Итак, не без некоторой доли жестокости выборы начались. Как странно, подумал я, что все мои надежды связаны с человеком, которого я когда-то ненавидел, даже не будучи с ним знаком. Однако в моих интересах было, чтобы победу одержал Гриффин Мелбери. Поэтому я немало обрадовался, когда на следующее утро узнал в кофейне результаты голосования в первый день. Мистер Мелбери получил двести восемь голосов, а мистер Хертком – сто восемьдесят восемь. Человек, которого я презирал, представлявший интересы партии, к которой у меня не было доверия, выиграл первый день выборов, и хотя я не должен был желать ему ничего хорошего, судьба распорядилась так, что мне пришлось радоваться его победе.
Через два дня, в течение которых Мелбери опережал вигов, Мэтью Эванс получил записку, которую я счел восхитительной. Мистер Хертком лично приглашал меня присоединиться к его друзьям, среди которых была и мисс Догмилл, и провести следующий вечер в театре. Я подумал, что мисс Догмилл была не из тех женщин, которые имеют смелость начать переписку с мужчиной, хотя мне было бы приятно, если бы она пренебрегла правилами хорошего тона. Я тотчас написал ответ мистеру Херткому, сообщив ему, что я с радостью принимаю его приглашение.
Кандидат вигов появился у меня в комнатах одетый в костюм изумительного синего цвета, украшенный огромными золотыми пуговицами. Он робко улыбался, и я предложил ему перед выходом вина. Если он и был огорчен победой Мелбери в первые три дня выборов, то не показывал этого.
– Надеюсь, сударь, никаких гусей у вас нет, – со смехом сказал он, вспоминая события двухнедельной давности.
– Уверяю, есть только те, что ходят на свободе, – ответил я.
Я понял, что Хертком, изнывающий под игом мистера Догмилла, был в восторге, что я бросил вызов его хозяину. Возможно, до этого он никогда не встречал человека, который бы так возмутительно смело вел себя по отношению к последнему, и его доброе ко мне отношение было единственной формой протеста, которую он мог себе позволить. Или, может быть, он был шпионом Догмилла. В любом случае я знал, что для достижения моих целей мне нужно с ним подружиться, проявляя при этом особую осмотрительность.
– Не думаю, сударь, чтобы мистер Догмилл одобрил то, что я провожу свое свободное время в компании человека, симпатизирующего тори, но мы ему ничего не скажем.

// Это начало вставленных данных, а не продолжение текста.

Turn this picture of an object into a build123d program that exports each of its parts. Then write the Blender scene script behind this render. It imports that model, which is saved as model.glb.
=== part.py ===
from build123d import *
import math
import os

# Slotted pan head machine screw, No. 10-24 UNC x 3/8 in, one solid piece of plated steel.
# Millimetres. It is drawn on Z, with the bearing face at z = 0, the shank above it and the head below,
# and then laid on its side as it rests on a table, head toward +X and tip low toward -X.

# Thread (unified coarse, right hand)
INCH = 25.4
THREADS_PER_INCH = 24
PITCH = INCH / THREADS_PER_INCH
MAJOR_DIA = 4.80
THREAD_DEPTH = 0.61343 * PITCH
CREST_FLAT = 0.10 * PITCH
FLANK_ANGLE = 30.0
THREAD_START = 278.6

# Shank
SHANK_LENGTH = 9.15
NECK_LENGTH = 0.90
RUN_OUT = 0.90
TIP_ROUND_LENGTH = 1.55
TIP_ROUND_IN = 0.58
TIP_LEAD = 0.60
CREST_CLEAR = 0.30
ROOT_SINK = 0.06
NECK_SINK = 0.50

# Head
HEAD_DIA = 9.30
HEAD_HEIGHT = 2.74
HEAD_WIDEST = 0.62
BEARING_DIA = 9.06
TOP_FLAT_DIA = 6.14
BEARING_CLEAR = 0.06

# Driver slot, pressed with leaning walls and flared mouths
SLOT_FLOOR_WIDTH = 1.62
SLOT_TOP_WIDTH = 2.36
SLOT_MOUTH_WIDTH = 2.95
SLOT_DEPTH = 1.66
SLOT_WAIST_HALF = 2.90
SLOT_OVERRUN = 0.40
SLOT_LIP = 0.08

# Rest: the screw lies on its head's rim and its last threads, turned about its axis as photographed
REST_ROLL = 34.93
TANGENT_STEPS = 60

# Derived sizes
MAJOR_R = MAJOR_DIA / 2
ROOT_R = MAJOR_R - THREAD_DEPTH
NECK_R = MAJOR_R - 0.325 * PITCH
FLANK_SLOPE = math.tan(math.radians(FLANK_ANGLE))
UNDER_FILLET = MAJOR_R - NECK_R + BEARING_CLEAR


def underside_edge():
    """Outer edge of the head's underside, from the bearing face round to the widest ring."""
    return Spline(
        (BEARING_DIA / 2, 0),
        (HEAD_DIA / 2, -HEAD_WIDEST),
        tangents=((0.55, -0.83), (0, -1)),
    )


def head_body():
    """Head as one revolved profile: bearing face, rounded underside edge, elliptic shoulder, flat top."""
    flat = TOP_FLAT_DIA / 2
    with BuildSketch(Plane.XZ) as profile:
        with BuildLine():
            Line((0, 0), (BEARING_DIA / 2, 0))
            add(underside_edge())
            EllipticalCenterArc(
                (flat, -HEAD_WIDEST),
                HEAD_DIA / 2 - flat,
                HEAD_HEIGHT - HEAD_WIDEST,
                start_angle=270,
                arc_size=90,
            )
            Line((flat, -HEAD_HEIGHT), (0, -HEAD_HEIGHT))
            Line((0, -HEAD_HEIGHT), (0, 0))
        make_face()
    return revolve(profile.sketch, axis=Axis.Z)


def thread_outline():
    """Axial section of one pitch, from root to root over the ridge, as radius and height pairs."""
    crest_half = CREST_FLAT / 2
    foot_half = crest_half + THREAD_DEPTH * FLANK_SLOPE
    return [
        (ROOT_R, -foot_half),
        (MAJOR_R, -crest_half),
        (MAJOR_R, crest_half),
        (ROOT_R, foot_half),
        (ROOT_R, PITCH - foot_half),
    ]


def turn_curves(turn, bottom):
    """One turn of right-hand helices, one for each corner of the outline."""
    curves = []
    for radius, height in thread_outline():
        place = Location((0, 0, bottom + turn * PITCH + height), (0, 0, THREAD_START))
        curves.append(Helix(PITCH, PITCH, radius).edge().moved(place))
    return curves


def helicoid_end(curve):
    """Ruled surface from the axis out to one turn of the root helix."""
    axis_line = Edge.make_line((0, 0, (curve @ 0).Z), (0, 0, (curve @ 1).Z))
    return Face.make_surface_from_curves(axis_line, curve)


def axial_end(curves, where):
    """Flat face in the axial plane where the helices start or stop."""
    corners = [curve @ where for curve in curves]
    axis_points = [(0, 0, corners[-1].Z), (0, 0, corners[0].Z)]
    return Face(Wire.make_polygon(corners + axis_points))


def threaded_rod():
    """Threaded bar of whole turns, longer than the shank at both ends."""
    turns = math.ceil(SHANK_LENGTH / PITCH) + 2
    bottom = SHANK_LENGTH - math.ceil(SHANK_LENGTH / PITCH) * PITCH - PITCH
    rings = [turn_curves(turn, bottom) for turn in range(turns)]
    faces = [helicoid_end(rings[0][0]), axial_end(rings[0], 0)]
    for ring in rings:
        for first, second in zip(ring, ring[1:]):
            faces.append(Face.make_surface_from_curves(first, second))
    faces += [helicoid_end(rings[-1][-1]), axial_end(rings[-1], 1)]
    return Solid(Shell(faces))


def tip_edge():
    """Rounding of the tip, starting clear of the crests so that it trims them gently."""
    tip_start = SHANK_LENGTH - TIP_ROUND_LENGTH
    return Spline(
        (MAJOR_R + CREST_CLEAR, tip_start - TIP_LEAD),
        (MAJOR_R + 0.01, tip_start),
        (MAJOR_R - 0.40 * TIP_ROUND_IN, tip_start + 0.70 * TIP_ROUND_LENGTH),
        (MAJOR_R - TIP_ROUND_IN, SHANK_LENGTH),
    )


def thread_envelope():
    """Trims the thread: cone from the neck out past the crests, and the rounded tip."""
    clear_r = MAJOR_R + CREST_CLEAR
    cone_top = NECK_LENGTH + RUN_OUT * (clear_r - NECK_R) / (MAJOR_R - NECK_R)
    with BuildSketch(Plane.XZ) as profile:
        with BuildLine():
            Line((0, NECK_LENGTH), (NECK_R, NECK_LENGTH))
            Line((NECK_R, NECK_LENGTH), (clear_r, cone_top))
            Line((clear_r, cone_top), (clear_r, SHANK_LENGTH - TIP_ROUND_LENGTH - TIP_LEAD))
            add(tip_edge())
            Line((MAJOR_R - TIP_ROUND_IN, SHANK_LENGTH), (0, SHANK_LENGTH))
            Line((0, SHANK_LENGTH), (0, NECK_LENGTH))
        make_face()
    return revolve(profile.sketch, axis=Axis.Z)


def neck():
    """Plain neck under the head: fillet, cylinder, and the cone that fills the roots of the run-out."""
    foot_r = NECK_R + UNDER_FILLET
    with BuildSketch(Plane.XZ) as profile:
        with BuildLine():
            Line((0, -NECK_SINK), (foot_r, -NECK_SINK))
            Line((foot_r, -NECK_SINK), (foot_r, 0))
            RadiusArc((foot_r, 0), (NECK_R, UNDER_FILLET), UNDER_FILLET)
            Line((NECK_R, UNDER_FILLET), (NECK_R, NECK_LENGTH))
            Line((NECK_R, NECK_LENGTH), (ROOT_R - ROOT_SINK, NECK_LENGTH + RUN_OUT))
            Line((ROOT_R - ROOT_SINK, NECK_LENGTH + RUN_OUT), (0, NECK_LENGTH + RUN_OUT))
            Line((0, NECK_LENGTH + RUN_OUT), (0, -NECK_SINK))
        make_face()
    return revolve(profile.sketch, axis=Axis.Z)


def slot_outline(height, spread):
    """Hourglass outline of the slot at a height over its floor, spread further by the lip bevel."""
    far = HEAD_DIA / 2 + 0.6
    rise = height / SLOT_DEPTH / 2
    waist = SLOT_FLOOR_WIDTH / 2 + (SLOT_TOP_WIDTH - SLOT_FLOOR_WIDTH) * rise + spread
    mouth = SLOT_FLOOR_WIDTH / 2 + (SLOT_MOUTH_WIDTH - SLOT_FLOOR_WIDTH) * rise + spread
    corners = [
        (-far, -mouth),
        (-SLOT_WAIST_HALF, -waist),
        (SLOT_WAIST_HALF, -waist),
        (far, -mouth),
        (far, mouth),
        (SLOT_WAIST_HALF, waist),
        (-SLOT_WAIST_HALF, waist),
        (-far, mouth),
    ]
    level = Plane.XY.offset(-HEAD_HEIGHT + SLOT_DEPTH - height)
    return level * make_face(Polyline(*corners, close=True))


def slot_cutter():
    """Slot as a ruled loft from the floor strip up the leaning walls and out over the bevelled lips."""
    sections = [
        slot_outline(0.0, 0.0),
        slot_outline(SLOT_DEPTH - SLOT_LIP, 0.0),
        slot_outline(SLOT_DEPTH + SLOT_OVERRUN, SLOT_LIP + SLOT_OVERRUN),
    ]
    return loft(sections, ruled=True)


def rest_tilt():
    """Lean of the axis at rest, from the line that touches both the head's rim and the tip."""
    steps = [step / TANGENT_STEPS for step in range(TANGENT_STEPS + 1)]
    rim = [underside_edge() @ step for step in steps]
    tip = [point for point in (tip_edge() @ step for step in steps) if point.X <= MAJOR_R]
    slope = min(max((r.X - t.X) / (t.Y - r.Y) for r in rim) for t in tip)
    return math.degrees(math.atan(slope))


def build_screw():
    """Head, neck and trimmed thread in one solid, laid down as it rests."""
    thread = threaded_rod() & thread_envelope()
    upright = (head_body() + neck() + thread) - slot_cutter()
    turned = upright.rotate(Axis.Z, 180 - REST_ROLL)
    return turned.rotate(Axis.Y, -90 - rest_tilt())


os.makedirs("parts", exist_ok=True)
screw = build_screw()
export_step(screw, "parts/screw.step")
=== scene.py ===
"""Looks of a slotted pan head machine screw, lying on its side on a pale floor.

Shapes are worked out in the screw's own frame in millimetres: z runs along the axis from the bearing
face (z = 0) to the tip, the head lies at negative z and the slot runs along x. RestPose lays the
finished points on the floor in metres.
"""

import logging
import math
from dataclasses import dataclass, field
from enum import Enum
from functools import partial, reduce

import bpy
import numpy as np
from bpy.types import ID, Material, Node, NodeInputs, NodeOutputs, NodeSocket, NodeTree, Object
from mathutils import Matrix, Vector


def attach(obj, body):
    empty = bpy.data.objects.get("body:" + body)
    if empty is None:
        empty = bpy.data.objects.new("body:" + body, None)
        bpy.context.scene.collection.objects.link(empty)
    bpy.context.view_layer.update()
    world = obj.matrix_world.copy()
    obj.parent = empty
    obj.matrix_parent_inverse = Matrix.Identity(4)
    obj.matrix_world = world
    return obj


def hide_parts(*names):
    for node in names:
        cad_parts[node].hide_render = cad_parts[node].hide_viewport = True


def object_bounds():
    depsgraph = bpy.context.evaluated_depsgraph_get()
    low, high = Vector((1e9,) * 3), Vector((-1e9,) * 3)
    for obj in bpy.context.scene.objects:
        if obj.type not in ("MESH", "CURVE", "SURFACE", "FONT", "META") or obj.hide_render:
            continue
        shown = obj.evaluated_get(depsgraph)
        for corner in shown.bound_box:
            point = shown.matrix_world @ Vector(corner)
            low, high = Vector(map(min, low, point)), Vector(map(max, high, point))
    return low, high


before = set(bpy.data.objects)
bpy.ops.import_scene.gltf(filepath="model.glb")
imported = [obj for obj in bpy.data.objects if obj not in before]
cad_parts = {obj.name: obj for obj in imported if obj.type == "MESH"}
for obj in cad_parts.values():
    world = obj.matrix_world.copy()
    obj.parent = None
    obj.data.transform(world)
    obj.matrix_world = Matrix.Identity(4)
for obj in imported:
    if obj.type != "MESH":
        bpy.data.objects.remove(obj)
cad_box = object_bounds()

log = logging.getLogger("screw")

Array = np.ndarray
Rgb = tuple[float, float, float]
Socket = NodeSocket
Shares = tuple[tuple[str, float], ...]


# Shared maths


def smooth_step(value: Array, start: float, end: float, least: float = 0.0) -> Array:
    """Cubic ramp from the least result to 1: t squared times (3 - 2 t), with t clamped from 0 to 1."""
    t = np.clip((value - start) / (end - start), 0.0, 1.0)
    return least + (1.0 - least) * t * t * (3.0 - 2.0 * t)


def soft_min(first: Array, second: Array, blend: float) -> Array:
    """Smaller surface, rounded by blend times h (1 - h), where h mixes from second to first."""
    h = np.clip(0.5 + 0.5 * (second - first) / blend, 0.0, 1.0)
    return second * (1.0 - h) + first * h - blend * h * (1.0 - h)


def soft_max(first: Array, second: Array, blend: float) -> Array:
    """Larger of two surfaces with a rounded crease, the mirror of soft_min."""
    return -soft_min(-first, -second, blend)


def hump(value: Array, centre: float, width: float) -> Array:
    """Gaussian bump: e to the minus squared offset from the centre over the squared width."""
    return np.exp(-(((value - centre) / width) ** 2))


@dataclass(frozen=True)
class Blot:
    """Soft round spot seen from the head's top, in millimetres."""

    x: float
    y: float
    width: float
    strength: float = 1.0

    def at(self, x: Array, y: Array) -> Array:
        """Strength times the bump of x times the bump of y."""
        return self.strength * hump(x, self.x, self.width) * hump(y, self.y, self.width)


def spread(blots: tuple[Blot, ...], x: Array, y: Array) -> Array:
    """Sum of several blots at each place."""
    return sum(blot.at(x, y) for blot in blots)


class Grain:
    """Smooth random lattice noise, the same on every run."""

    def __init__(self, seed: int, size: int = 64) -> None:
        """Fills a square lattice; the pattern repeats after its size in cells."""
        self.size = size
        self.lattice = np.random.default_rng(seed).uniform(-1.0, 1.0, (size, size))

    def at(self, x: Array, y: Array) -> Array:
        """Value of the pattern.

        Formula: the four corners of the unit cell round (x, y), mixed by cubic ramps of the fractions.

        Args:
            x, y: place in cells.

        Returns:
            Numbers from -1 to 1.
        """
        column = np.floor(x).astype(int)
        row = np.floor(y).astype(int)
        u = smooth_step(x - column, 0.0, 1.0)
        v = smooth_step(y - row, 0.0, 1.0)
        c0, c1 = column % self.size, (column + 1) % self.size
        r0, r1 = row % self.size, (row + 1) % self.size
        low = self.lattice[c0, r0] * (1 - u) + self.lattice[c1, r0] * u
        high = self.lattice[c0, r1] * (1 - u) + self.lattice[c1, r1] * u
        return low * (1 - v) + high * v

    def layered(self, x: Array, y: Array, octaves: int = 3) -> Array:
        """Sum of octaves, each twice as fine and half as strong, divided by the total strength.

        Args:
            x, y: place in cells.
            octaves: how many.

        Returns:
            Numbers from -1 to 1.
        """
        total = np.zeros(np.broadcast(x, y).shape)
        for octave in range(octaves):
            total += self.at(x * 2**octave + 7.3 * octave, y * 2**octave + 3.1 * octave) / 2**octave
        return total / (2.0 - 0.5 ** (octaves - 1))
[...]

– У меня нет привычки сообщать мистеру Догмиллу о своих делах, – сказал я.
– Вот и хорошо. Все складывается как нельзя удачно. В любом случае мисс Догмилл нравится ваше общество, и, поскольку мне нравится общество мисс Догмилл, я не вижу ничего плохого в том, чтобы удовлетворить ее желания, если вы меня понимаете.
У меня не было такой уверенности. Но я понял, что мистеру Херткому нравилась Грейс Догмилл, а она дала ему ясно понять, что не намерена придавать их отношениям юридический статус. Почему тогда он согласился позвать меня? Можно было предположить, что он не рассматривал меня в качестве соперника. Или у него на уме было что-то иное, более важное, чем амурные дела.
– Если вы позволите мне быть откровенным, – сказал я, – я заметил, что, хотя он ваше доверенное лицо и вы вместе работаете, вы не испытываете особой симпатии к мистеру Догмиллу.